Problem to solve: Repeat word for word the opening stretch of the entries, from the first line through the line containing "imported CAD model.".

==== Records to process ====

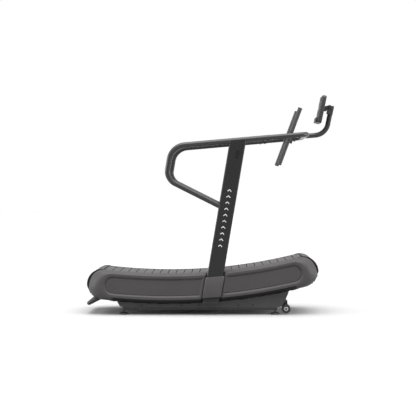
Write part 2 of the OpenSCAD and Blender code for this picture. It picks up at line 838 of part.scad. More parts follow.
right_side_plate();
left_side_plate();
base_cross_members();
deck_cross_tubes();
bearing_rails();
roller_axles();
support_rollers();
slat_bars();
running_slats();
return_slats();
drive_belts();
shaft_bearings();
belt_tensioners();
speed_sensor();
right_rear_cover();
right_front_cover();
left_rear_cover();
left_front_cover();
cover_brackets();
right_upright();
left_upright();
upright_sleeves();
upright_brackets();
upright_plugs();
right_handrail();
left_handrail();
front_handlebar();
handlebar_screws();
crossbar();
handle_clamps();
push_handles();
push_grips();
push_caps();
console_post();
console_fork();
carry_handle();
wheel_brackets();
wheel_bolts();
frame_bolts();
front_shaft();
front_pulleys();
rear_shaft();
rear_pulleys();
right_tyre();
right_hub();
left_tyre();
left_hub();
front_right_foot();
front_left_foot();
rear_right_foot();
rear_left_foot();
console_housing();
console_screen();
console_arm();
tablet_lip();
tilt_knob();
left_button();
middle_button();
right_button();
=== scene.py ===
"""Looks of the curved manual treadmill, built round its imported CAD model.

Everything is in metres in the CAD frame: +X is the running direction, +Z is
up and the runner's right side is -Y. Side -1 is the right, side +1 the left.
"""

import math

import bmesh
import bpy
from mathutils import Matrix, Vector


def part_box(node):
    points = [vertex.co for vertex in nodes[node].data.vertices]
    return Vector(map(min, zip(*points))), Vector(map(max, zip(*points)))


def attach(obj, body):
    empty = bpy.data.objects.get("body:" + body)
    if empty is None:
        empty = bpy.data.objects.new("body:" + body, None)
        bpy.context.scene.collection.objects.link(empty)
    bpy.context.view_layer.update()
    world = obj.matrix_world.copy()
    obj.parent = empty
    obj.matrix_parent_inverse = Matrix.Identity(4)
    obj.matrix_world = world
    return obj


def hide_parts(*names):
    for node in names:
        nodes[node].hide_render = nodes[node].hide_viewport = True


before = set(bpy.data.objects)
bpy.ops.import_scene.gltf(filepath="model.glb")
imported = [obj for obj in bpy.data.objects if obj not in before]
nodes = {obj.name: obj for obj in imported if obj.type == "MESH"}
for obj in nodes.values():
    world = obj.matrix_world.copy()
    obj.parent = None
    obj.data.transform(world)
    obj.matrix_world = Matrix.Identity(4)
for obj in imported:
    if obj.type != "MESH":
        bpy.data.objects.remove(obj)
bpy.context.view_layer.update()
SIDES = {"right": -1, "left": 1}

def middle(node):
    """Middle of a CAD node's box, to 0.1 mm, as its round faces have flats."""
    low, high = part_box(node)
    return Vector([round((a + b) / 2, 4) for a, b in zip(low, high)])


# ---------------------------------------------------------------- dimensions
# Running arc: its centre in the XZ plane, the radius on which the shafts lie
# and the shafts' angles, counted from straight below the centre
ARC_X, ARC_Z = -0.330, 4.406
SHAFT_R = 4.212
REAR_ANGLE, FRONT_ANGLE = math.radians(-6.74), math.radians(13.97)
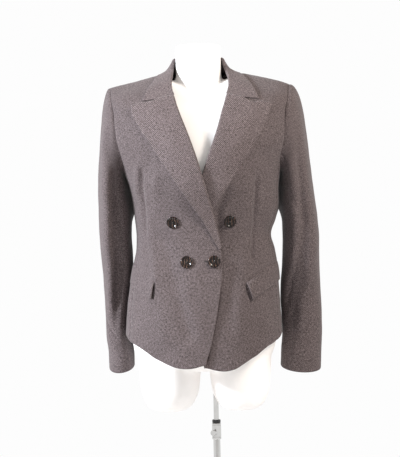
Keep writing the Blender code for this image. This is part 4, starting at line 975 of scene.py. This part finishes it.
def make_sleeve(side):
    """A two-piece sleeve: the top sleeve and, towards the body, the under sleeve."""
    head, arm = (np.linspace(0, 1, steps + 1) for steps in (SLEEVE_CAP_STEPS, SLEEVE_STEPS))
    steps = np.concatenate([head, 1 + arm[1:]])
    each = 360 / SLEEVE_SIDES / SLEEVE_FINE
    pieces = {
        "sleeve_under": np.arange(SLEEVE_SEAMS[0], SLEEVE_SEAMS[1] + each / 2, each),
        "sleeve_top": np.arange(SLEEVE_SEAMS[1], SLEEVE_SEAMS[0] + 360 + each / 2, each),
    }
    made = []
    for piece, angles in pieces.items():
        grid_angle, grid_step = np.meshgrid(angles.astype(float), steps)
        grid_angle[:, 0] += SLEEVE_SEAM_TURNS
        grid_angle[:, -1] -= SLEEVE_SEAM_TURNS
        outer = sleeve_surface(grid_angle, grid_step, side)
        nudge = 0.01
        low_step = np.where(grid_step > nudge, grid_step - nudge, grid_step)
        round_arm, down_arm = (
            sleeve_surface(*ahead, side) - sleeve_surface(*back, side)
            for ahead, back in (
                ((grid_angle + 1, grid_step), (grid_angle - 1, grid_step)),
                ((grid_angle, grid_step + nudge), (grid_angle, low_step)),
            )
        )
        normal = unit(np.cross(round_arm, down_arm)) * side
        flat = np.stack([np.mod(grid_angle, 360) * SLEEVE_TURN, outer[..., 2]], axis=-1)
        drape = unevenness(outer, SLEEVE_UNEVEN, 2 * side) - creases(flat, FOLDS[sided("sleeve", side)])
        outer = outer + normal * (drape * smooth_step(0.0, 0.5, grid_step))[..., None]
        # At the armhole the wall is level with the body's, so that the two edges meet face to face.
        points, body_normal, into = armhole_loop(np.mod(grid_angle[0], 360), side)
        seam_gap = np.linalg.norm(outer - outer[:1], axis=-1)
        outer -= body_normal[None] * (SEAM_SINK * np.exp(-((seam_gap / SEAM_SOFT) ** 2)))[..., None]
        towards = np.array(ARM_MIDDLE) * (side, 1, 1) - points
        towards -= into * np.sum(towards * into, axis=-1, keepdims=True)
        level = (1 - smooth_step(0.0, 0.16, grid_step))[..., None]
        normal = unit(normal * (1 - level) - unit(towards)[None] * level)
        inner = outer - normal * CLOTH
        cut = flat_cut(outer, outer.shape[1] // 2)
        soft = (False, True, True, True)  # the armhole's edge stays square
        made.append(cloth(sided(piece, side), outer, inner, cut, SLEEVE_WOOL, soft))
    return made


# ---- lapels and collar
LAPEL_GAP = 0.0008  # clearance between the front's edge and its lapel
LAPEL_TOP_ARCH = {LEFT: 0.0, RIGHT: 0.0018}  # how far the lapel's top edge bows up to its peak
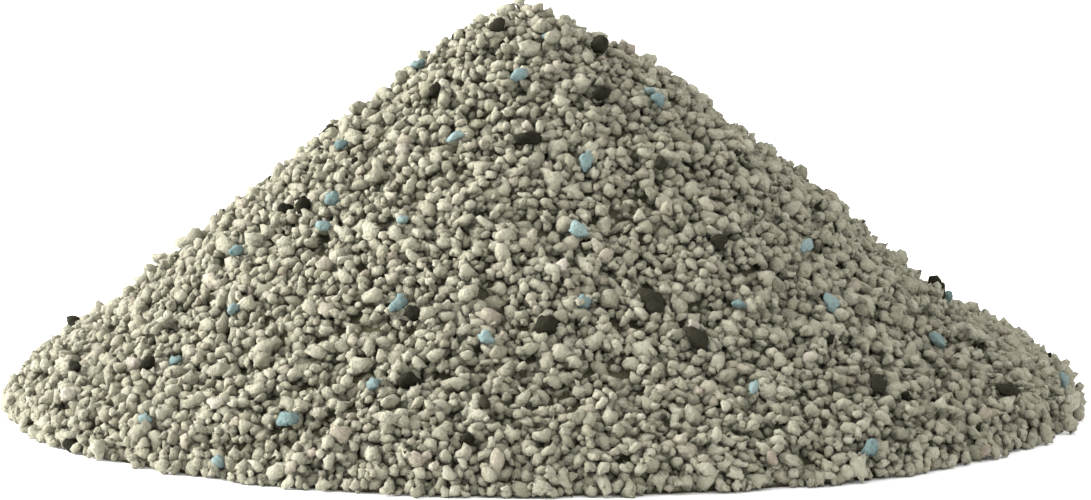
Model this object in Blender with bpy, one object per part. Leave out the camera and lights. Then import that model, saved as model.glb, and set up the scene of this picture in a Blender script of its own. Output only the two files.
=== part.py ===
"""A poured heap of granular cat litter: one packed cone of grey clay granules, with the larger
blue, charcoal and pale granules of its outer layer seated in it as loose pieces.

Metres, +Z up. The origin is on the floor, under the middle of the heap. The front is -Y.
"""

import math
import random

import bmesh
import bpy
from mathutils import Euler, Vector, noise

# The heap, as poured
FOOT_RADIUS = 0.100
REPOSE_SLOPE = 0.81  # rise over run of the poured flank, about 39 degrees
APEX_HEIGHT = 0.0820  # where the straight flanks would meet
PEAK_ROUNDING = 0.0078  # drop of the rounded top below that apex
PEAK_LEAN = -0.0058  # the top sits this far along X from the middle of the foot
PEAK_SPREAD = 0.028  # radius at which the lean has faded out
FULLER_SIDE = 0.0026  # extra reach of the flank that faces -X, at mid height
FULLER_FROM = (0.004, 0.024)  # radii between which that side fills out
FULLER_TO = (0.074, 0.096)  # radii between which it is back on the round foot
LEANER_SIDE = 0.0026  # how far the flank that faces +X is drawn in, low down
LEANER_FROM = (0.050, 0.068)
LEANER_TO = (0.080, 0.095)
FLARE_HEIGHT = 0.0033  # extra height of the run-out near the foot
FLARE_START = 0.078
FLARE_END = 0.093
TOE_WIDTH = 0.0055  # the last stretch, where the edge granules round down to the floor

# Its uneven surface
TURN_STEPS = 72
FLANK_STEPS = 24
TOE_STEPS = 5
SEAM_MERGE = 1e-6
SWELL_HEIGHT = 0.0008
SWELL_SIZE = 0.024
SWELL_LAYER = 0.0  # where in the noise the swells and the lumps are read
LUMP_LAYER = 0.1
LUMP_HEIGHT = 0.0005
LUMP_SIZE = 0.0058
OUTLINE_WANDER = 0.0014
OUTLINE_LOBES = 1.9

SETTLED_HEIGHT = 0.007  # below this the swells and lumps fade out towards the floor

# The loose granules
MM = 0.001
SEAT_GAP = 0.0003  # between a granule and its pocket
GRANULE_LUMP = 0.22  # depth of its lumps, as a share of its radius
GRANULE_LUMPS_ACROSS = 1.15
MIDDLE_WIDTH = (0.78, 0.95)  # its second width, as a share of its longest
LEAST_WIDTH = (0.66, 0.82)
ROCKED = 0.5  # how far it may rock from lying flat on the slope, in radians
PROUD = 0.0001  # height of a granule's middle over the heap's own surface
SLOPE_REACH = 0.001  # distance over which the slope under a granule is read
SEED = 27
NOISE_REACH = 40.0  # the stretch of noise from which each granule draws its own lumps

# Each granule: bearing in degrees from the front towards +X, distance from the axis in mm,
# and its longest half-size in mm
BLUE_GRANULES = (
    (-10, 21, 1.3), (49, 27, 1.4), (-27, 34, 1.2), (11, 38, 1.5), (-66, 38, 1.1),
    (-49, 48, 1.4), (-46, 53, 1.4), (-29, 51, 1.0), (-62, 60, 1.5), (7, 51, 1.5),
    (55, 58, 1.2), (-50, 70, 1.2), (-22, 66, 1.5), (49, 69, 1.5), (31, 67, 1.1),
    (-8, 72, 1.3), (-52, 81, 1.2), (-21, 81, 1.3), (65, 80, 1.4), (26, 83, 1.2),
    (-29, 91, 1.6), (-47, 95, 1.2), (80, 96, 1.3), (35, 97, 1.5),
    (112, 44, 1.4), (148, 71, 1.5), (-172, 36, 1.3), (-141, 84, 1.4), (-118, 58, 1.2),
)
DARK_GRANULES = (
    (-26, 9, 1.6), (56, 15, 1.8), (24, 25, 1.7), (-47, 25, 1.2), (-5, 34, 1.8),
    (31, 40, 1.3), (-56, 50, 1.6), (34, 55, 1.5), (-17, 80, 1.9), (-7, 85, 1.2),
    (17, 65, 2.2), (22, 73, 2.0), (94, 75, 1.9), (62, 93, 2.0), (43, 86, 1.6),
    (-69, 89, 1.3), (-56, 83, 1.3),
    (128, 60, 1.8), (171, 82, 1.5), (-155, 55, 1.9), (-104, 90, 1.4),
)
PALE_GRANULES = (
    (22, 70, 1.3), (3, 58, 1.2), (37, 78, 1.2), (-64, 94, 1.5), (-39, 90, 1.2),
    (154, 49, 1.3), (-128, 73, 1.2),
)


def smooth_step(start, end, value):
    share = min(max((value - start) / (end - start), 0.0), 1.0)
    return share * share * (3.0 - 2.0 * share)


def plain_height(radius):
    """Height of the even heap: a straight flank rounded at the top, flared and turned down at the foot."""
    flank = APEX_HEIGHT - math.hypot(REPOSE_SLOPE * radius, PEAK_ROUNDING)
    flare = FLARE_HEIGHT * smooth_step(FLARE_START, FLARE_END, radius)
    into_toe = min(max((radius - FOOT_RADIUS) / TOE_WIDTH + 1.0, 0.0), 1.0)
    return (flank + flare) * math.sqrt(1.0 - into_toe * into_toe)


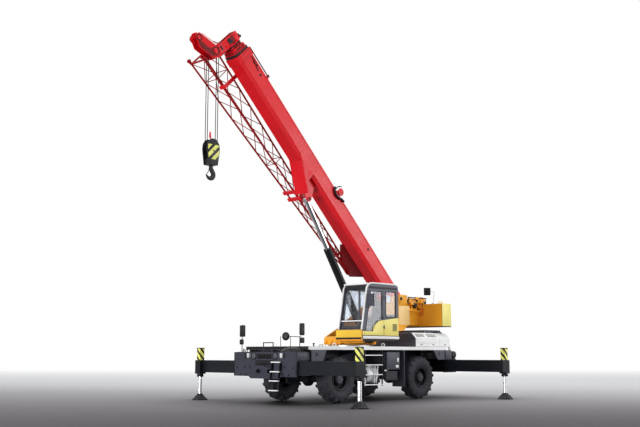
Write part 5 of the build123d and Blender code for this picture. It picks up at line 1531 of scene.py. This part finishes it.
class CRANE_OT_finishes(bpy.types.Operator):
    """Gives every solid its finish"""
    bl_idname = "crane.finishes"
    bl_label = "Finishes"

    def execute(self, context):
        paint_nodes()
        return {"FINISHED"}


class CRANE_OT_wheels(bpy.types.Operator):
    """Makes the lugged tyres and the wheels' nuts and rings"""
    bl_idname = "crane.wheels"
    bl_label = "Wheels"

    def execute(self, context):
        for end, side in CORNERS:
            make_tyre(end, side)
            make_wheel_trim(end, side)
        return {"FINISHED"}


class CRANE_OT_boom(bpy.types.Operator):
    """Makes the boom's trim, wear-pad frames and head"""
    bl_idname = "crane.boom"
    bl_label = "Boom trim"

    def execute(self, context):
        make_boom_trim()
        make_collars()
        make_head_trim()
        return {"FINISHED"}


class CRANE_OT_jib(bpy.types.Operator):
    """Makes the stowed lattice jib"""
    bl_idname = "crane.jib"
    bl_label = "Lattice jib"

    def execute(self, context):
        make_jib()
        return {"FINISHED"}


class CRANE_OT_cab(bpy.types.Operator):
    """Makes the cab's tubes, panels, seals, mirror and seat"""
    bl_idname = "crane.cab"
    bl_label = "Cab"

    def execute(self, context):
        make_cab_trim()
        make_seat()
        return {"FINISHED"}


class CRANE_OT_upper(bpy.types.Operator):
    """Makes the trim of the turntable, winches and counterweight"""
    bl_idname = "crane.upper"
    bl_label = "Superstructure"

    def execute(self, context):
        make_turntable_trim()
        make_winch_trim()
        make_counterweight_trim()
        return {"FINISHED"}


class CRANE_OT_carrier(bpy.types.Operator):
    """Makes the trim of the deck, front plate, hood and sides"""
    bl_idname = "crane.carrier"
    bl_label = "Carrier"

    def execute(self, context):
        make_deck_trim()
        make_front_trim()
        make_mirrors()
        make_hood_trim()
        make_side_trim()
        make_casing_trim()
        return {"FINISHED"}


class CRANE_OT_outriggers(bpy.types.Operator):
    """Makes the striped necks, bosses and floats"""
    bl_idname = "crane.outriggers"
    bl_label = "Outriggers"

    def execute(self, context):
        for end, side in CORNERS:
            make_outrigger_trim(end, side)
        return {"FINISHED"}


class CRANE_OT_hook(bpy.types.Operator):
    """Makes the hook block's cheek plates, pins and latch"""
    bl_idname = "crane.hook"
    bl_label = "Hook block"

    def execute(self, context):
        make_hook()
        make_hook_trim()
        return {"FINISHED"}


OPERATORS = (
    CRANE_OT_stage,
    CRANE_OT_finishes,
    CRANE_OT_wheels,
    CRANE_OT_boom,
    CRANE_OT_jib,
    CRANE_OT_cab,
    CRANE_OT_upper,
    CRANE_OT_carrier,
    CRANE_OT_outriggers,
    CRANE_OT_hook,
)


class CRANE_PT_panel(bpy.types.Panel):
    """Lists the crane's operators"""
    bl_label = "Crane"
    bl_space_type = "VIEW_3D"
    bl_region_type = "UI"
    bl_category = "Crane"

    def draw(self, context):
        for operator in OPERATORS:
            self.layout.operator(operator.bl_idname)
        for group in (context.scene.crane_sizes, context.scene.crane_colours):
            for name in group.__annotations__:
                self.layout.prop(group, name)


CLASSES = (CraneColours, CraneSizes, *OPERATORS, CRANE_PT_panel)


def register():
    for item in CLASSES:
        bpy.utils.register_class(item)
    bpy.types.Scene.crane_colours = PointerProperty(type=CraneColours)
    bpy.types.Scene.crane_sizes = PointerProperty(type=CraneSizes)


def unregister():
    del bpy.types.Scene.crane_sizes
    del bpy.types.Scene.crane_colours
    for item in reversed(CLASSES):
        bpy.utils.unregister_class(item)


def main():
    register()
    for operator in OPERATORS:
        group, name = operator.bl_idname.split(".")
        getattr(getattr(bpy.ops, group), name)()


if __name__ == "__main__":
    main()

====

The completed task:
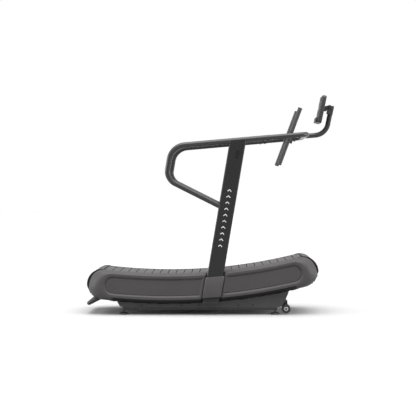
Write part 2 of the OpenSCAD and Blender code for this picture. It picks up at line 838 of part.scad. More parts follow.
right_side_plate();
left_side_plate();
base_cross_members();
deck_cross_tubes();
bearing_rails();
roller_axles();
support_rollers();
slat_bars();
running_slats();
return_slats();
drive_belts();
shaft_bearings();
belt_tensioners();
speed_sensor();
right_rear_cover();
right_front_cover();
left_rear_cover();
left_front_cover();
cover_brackets();
right_upright();
left_upright();
upright_sleeves();
upright_brackets();
upright_plugs();
right_handrail();
left_handrail();
front_handlebar();
handlebar_screws();
crossbar();
handle_clamps();
push_handles();
push_grips();
push_caps();
console_post();
console_fork();
carry_handle();
wheel_brackets();
wheel_bolts();
frame_bolts();
front_shaft();
front_pulleys();
rear_shaft();
rear_pulleys();
right_tyre();
right_hub();
left_tyre();
left_hub();
front_right_foot();
front_left_foot();
rear_right_foot();
rear_left_foot();
console_housing();
console_screen();
console_arm();
tablet_lip();
tilt_knob();
left_button();
middle_button();
right_button();
=== scene.py ===
"""Looks of the curved manual treadmill, built round its imported CAD model.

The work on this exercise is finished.